Leister echoes this point, similarly referencing Brighton, who have shown it is possible to qualify for Europe while boasting a scouting network the envy of the league over.
“Transfer wise we have to be self-sufficient, and if that means selling players, that’s just the way it is,” Leister says.
“If Wolves are a stepping stone, you sign Andre for £20m and then sell him for 50 or 60, Brighton have proven you can do that and get European football.
“If you recruit well around Europe, if you look to Brazil, that business can be done. It’s all about the quality of recruitment coming in, and for that model to work, it has to work both ways.
“You never want your club to be a stepping stone, but unfortunately that is the model now.”
With players coming and going, stability is key, and right now it is there at Wolves in the form of O’Neil, but now 13 months into his reign he is facing arguably his biggest test.
A limp end to last season – two wins in 13 – has been followed by a winless start to the league campaign, and while the puzzle features missing pieces and duplicates elsewhere, the buck will ultimately stop with the coach, who has the backing of his old teammate.
“If I’m completely honest, I wouldn’t have said manager in the making [when we played together], but what he did as a player, he was the ultimate professional in the way that he approached training, the way he approached games,” Jarvis adds.

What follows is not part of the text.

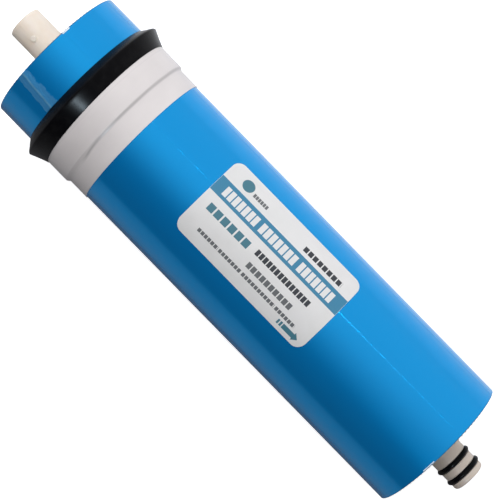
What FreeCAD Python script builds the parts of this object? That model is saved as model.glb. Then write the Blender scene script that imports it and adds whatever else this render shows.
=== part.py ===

“He knows how to win games. He’s played at the top level and you could see he wanted to be a coach and the way he tactically wanted to improve. That dedication has turned into a great opportunity and he has taken it with both hands.
“You can see the development in him, you can see the development in his players and their style of play. And I think that just shows what he can do and the character he is.
“The players coming in are exceptional talents, otherwise they wouldn’t have signed them, and it’s about knowing the surroundings, the pressures, and everything that comes with playing in the Premier League. Gary’s got that.”